What Eastwood said is maybe true, or maybe not, but if the figures for the Leones are wrong, than the others could also be too low.

In Germany, where Leone and SWs generally were considered as successful, FoD was only about # 30, FaFDM was in the top 10, but GBU than again only at # 30 with 1,15 mio admissions. The most successful western in 1967 was Massacre Time (2,03 mio, marketed as Django sequel and # 7 that year), followed by Five for Revenge (1,89 mio, only hardcore SW fans know today this film directed by Aldo Florio) and  the mediocre Texas Adios (1,46 mio, another false "Django). GBU was for westerns alone only # 7 in 67, also  beaten by John Wayne (El Dorado, 1,21 mio), another mediocre SW (Wanted, 1,24 mio with Giuliano Gemma) and even the bad Mag 7 sequel Return of the 7 (1,47 mio).
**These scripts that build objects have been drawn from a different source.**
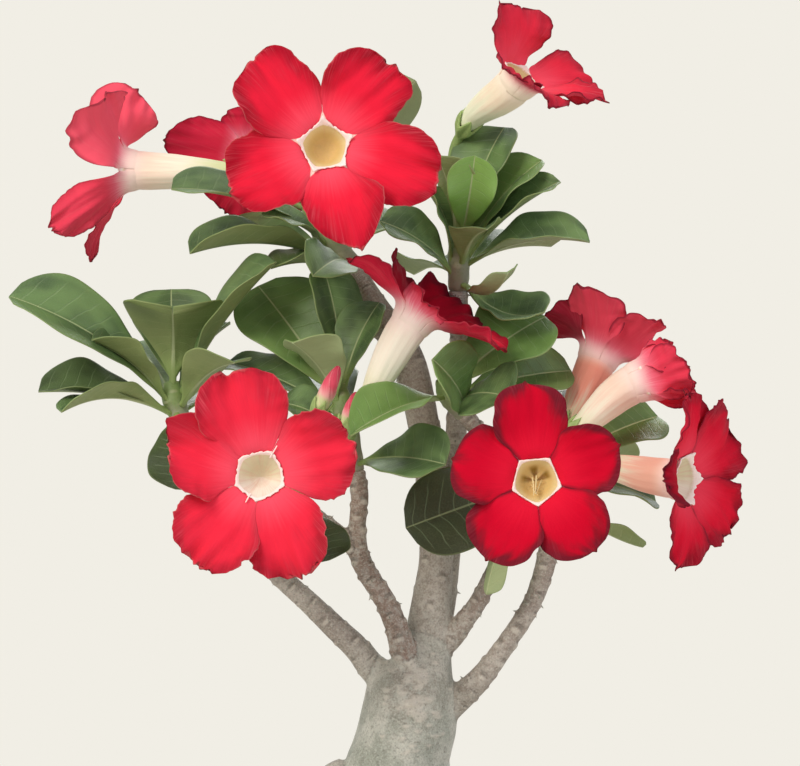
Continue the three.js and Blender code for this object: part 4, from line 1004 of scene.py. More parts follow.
def petal_piece(flower, seed, angle, before, after, long=27, wide=28, lift=14, recurve=26,
                twist=12, wave=1.2, skew=0.0, point=0.04, blunt=2.4, uneven=0, lean=0, dip=0,
                dip_at=0, curl=0, ragged=0.4, deep=0, bright=0, dents=()):
    """One petal. before and after are the angles to the planes that part it from its neighbours.
    blunt and point shape its end, skew and lean carry that end to one side, recurve bends the
    blade back, dip notches it, curl and dents fold it, and ragged frays its edge."""
    draw = np.random.default_rng(seed)
    whole = long + CLAW_LENGTH
    u = 0.6 * petal_u + 0.4 * np.sin(petal_u * math.pi / 2)
    arc = petal_v * (1 + 0.3 * (1 - petal_v)) * whole
    v = np.clip((arc - CLAW_LENGTH) / long, 0, 1)
    turn = math.radians(angle)
    radial = flower.first * math.cos(turn) + flower.second * math.sin(turn)
    sideways = np.cross(flower.aim, radial)

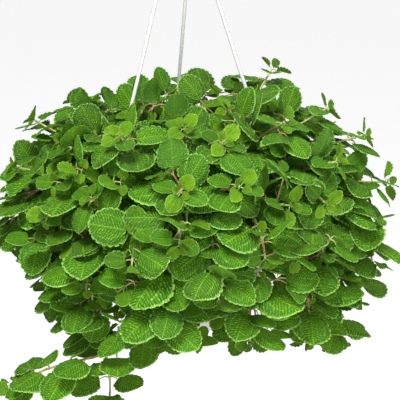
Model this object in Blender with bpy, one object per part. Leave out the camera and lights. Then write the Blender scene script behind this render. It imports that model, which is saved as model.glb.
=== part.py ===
"""Potted creeping charlie: a trailing plant in a round pot hung from a hook by three strands.

Metres, +Z up.  The origin is the bearing point inside the top of the hook, so the whole
object hangs below it.  -Y is the front.  Every stem with its leaves is one closed body.
"""
import math

import bpy
import numpy as np
from mathutils.bvhtree import BVHTree
from mathutils.kdtree import KDTree

MM = 0.001

# Hook and hub
HOOK_INNER_RADIUS = 12.0 * MM
ROD_RADIUS = 2.6 * MM
HOOK_DROP = 52.0 * MM
HUB_RADIUS = 12.0 * MM
HUB_THICKNESS = 4.0 * MM
HUB_HOLE_RADIUS = 1.8 * MM
HUB_HOLE_CIRCLE = 8.0 * MM
HUB_TWIST = math.radians(-42.0)

# Strands
HANG_HEIGHT = 211.0 * MM
STRAND_RADIUS = 1.35 * MM
NECK_RADIUS = 1.1 * MM
KNOB_RADIUS = 2.6 * MM
KNOB_HEIGHT = 4.2 * MM
STRAND_ANGLES = {"strand_front_left": -50.0, "strand_right": 70.0, "strand_back": -170.0}

# Pot
RIM_RADIUS = 82.0 * MM
FLANGE_THICKNESS = 2.2 * MM
LIP_HEIGHT = 5.0 * MM
BODY_TOP_RADIUS = 72.0 * MM
BASE_RADIUS = 52.0 * MM
POT_HEIGHT = 98.0 * MM
WALL = 1.8 * MM
SLOT_CIRCLE = 76.0 * MM
SLOT_RADIUS = 2.2 * MM
DRAIN_CIRCLE = 30.0 * MM
DRAIN_RADIUS = 4.0 * MM
DRAIN_COUNT = 5
POT_SEGMENTS = 48

# Potting mix
SOIL_DEPTH_BELOW_RIM = 12.0 * MM
SOIL_MOUND = 2.0 * MM
GAP = 0.3 * MM

# Plant
LEAF_LENGTH = 32.0 * MM
LEAF_THICKNESS = 1.2 * MM
PETIOLE_SHARE = 0.2
STEM_ROOT_HALF = 1.15 * MM
STEM_TIP_HALF = 0.75 * MM
NODE_HALF = 1.1 * MM
RING_STEP = 15.0 * MM
PROBE_GROW = 0.6 * MM
STRAY = 0.35 * MM
STEM_CLEARANCE = 6.4 * MM
PATH_POINTS = 50
SETTLE_STEPS = 110
ROOT_CIRCLE = 60.0 * MM
BARE_STEM = 34.0 * MM
DOME_RADIUS = 135.0 * MM
DOME_HALF_HEIGHT = 92.0 * MM
DOME_CENTRE_DROP = 25.0 * MM
TIP_SPACING = 33.0 * MM
VINE_COUNT = 54
MAX_PAIRS = 7
SEED = 11

RIM_Z = -HOOK_DROP - HANG_HEIGHT
SOIL_Z = RIM_Z - SOIL_DEPTH_BELOW_RIM

# Leaf length as a share of LEAF_LENGTH and distance to the next pair, counted from the tip back
PAIR_SIZES = (0.5, 0.76, 0.94, 1.05, 1.04, 1.0, 0.96, 0.92)
PAIR_STEPS = (8.0 * MM, 12.0 * MM, 16.0 * MM, 19.0 * MM, 21.0 * MM, 22.0 * MM, 22.0 * MM)

# Shoot tips that shape the plant, in millimetres from the centre of the rim: x, y, z
SHOOT_TIPS = (
    (-3, -118, 36), (37, -112, 38), (72, -95, 19), (-46, -85, 66), (-1, -75, 69),
    (26, -85, 62), (70, -60, 70), (-4, -130, 3), (55, -116, -13), (23, -125, -40),
    (-37, -120, -16), (99, -80, 16), (-14, -113, -76), (92, -64, -96), (46, -100, -82),
    (-130, -10, 22), (-140, -15, -34), (-118, 15, 52), (-88, 30, 62), (-66, -92, 6),
    (-68, -86, -56), (-94, -60, -20), (134, -6, 46), (152, -10, 10), (144, -20, -16),
    (144, -20, -55), (131, -26, -82), (117, -20, -120), (67, 45, 86), (-30, 52, 62),
    (14, 70, 62), (107, 12, 62), (-92, -34, 46), (108, -58, 40), (100, -78, -24),
)

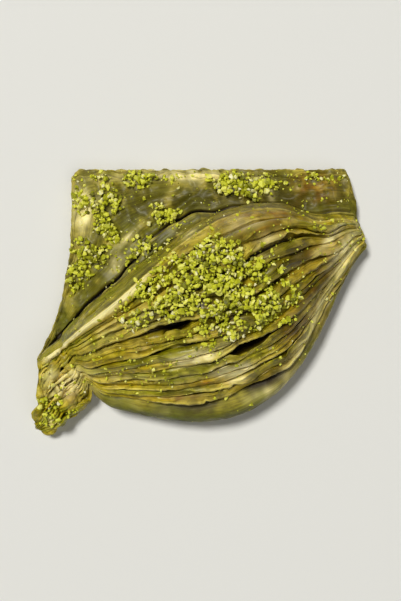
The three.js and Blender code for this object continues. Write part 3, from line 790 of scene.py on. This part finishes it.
# darker places, mostly painted shade and partly syrup soak: under the heap of crumbs, towards the fan, inside the rim's
# light outer edge, along the rim's lower part and on the flap beyond the dome
soak_and_shade = (0.95 * blob(1.5, 4.0, 13.5, 7.0, 28) ** 0.6 + 0.6 * blob(12.0, -1.0, 8.0, 4.5, 30)
          + 0.75 * blob(24.5, 0.5, 8.0, 2.0, 60) + 0.55 * blob(19.5, 9.5, 6.0, 1.6, 34) + 0.5 * blob(16.0, -9.5, 6.0, 1.2, 30)
          + 0.5 * blob(12.5, -16.6, 5.0, 0.9, 26) + 0.5 * blob(-2.5, -20.8, 6.5, 0.7, 0) + 0.4 * blob(2.5, 25.5, 2.5, 0.7, -18)
          + 0.55 * blob(-12.2, 13.8, 1.6, 0.8, 30) + 0.4 * blob(-9.0, -12.6, 4.0, 0.6, 13) + 0.5 * blob(1.2, -13.4, 4.0, 0.6, 14))
soak_and_shade = soak_and_shade + 0.9 * blob(16.0, -16.3, 3.2, 1.0, 28) + 1.0 * blob(17.6, -6.4, 2.6, 1.4, 24) \
    + 1.1 * blob(22.9, 1.8, 4.0, 1.6, 58) + 0.9 * blob(20.4, 8.2, 3.2, 1.1, 32) + 0.6 * inner_line
soak_and_shade = soak_and_shade * (1 + 0.3 * blotch2) * (1 - 0.9 * outer_line)
# painted shade on the rim's lower part, and on its right part away from the highlight line
soak_and_shade = soak_and_shade + upper ** 1.5 * rim_low * 0.50 * left + 0.30 * on_rim * right * (1 - np.minimum(1, rim_mid))
soak_and_shade = soak_and_shade + 0.30 * blob(11.0, 16.5, 9.0, 2.2, 4) + 0.75 * blob(14.0, 21.8, 17.0, 3.2, 0) + 0.42 * blob(-6.0, 21.8, 9.0, 2.8, 10) + 0.35 * blob(-14.6, 18.2, 3.0, 2.4, 0) + 0.35 * blob(-19.0, 7.5, 3.4, 3.0, 0)
layer = mesh.attributes.new("soak_and_shade", "FLOAT", "POINT")
layer.data.foreach_set("value", np.clip(soak_and_shade, 0, 1).astype(np.float32))
layer = mesh.attributes.new("mossy", "FLOAT", "POINT")
layer.data.foreach_set("value", np.clip(mossy, 0, 1).astype(np.float32))
layer = mesh.attributes.new("brown", "FLOAT", "POINT")
layer.data.foreach_set("value", np.clip(brown, 0, 1).astype(np.float32))
layer = mesh.attributes.new("pale_and_highlight", "FLOAT", "POINT")
layer.data.foreach_set("value", np.clip(pale_and_highlight, 0, 1.4).astype(np.float32))

# maps: "flow" runs along the leaves in mm, "OFBake" unrolls the grid once
mid = grid[R // 2]
ring_len = np.concatenate([[0], np.cumsum(np.linalg.norm(np.roll(mid, -1, 0) - mid, axis=1))])
row_v = ring_len / ring_len[-1]
seg = np.linalg.norm(np.diff(grid.mean(1), axis=0), axis=1) + 0.05
row_u = np.concatenate([[0.6], 0.6 + np.cumsum(seg)])
row_u = row_u / (row_u[-1] + 0.6)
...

The "official" BO for GBU is now given with 38,9 mio, and that's a lot for a budget of only 1,2 mio, but for UA their Bond films made much more in these years:
Thunderball (141 mio)
You only Live Twice (112 mio)
On Her Majesty's SS (82 mio)
Diamonds Are Forever (116 mio)

The BO for Butch Cassidy and the Sundance Kid is given with 102 mio for North America alone. Interestingly, unlike later The Sting, that one was not a hit in Germany with only 1 mio tickets sold.


Actually it is very interesting to see which films were successful in the 60s, and which now famous ones were not. It is often very different form what I had assumed before we had figures at hand.